## start Recorded information

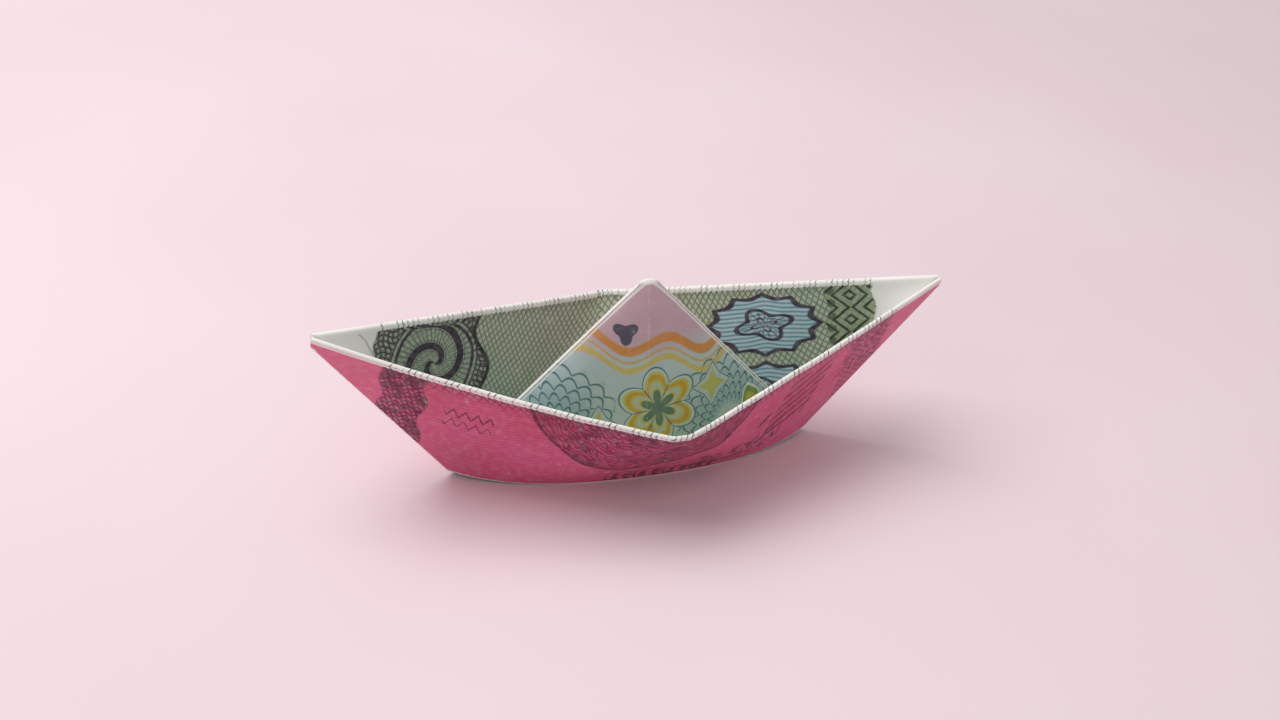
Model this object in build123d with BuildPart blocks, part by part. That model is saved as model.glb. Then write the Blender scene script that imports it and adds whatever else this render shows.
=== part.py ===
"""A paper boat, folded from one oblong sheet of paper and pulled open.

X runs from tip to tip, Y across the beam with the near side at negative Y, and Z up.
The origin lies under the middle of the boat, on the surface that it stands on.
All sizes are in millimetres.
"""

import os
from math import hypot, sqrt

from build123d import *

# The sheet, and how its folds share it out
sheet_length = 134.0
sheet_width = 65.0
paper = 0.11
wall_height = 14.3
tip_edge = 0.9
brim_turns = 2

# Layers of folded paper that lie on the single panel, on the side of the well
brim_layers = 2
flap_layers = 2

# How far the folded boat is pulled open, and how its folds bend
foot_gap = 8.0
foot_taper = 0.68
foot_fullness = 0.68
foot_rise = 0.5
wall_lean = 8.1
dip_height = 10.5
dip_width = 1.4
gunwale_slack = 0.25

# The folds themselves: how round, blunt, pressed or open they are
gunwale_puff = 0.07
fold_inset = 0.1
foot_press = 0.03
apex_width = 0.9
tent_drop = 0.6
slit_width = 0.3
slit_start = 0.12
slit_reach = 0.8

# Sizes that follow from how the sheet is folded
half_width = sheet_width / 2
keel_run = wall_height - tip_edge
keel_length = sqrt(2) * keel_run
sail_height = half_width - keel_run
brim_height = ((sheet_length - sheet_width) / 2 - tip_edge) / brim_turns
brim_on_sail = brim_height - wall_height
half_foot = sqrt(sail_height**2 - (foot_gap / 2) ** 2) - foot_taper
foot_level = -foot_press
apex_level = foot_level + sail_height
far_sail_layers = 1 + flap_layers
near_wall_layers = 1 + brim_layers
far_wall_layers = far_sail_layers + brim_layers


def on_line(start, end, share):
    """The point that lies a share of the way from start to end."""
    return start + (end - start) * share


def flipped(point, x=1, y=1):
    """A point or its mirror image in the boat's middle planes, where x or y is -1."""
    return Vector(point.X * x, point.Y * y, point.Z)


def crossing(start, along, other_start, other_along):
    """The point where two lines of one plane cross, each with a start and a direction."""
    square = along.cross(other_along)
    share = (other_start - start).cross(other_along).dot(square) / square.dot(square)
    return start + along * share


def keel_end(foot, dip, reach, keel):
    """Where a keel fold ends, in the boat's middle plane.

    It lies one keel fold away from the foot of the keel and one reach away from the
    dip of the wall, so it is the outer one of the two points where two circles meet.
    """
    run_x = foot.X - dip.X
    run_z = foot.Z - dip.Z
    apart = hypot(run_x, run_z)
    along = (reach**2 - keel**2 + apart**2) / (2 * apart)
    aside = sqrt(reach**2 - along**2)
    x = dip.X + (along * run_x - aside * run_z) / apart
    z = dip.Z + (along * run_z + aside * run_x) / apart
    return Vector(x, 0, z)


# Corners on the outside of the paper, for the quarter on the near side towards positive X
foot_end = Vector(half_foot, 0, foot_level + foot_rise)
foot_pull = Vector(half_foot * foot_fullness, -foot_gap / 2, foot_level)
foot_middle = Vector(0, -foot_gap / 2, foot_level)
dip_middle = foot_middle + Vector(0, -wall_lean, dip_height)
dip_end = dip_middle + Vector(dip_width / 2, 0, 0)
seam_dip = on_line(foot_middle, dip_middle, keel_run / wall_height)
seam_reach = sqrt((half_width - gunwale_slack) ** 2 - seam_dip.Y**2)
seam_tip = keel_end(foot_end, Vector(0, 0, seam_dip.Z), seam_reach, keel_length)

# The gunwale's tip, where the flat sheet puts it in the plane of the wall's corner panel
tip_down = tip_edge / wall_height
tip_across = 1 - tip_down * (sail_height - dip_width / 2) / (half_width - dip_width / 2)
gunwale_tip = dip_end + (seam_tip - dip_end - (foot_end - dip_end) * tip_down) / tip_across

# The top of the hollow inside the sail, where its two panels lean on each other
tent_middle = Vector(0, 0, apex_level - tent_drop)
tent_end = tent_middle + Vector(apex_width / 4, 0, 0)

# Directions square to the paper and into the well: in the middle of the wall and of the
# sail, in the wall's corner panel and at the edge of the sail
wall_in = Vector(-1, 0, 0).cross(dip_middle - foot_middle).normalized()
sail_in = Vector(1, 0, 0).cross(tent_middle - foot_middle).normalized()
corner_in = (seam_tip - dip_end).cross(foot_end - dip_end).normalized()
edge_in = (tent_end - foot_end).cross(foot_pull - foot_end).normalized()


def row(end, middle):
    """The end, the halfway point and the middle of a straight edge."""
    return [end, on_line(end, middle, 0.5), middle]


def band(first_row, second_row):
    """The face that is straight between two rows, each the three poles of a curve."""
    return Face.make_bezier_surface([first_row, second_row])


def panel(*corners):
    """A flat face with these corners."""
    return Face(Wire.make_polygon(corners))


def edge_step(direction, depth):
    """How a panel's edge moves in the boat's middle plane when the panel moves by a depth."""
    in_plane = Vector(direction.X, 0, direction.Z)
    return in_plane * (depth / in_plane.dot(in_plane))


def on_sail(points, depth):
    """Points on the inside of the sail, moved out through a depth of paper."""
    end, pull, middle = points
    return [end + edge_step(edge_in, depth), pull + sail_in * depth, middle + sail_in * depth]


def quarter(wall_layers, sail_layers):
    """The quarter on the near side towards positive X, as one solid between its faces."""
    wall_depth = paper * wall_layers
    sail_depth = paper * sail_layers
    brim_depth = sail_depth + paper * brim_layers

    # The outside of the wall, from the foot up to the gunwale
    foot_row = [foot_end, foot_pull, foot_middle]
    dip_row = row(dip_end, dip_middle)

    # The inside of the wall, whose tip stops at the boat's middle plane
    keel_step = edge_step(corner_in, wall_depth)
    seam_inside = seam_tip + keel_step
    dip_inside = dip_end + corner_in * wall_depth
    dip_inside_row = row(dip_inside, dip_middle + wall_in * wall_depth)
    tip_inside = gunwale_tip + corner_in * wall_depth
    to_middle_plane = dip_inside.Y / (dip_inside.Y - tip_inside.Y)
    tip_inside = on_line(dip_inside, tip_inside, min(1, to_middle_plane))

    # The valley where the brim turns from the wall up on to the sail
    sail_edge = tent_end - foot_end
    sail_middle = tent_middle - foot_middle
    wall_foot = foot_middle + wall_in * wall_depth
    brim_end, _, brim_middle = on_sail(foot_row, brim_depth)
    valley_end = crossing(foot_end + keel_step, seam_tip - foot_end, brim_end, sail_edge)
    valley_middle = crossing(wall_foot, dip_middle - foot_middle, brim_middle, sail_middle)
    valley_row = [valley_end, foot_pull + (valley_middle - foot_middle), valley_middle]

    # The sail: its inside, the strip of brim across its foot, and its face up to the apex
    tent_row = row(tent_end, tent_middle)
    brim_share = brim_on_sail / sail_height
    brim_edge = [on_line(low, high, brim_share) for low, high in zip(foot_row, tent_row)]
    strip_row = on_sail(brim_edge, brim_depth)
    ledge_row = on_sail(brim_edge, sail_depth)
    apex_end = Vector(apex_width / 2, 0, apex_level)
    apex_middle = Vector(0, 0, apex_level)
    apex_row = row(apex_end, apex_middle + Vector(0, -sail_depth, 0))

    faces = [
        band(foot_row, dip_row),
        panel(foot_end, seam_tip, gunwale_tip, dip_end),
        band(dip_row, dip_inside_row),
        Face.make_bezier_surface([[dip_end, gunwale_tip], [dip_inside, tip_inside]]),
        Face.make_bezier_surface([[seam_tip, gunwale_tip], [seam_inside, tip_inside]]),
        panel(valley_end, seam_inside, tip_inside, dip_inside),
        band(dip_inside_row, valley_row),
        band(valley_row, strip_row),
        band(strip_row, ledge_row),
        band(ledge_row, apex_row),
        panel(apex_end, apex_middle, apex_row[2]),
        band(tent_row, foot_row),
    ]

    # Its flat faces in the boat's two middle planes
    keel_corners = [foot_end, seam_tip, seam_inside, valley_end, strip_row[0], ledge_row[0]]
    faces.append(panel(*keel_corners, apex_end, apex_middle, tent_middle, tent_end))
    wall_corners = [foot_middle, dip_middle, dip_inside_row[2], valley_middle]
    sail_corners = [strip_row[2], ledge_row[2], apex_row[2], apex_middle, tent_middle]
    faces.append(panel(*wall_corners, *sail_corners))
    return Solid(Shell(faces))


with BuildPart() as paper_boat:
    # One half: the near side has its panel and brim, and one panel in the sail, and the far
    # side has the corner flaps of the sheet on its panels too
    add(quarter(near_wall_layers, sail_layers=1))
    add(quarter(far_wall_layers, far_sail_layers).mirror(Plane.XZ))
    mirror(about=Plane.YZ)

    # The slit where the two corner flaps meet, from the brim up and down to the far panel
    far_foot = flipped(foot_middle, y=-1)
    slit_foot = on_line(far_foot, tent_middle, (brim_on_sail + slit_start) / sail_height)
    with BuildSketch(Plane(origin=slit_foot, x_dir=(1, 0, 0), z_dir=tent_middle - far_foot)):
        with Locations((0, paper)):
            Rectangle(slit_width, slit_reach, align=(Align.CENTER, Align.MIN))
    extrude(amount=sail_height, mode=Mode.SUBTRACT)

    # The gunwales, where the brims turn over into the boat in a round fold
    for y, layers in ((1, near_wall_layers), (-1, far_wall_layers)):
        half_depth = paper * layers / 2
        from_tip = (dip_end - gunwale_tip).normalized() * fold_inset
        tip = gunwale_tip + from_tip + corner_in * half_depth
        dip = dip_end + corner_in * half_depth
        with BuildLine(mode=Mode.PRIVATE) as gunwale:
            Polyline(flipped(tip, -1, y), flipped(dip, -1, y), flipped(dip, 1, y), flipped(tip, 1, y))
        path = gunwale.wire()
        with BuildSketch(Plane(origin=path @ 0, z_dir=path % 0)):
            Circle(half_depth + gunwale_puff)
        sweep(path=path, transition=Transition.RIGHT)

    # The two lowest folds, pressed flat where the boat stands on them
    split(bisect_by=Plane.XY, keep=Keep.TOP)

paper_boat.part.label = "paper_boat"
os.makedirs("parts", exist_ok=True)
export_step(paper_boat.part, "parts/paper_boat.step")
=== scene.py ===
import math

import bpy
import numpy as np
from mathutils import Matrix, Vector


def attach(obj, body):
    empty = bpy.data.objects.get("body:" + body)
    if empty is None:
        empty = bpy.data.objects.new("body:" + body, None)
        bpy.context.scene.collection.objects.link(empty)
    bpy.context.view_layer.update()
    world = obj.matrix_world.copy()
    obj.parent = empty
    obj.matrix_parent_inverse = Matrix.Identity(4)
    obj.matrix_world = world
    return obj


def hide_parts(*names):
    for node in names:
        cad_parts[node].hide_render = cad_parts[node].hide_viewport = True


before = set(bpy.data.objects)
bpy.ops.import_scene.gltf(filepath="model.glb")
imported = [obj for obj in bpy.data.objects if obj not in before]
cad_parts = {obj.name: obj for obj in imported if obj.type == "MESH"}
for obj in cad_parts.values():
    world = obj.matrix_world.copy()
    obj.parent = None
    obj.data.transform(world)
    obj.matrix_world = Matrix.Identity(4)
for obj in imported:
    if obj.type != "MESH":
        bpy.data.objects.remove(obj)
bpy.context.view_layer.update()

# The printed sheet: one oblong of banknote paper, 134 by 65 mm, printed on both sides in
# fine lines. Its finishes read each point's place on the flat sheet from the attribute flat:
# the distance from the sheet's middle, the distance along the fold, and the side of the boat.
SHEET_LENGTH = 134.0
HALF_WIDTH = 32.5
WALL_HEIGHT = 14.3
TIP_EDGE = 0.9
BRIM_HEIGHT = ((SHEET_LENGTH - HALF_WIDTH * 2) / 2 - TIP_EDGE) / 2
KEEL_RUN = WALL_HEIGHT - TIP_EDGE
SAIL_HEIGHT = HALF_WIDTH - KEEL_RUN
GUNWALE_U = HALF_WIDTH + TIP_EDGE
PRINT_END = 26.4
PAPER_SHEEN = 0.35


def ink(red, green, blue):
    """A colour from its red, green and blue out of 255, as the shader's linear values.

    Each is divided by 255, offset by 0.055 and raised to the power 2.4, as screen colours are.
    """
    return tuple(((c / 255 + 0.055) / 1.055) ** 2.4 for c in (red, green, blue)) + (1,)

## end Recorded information

### Given request
State only how many lines in the material include "update".

### Task answer
2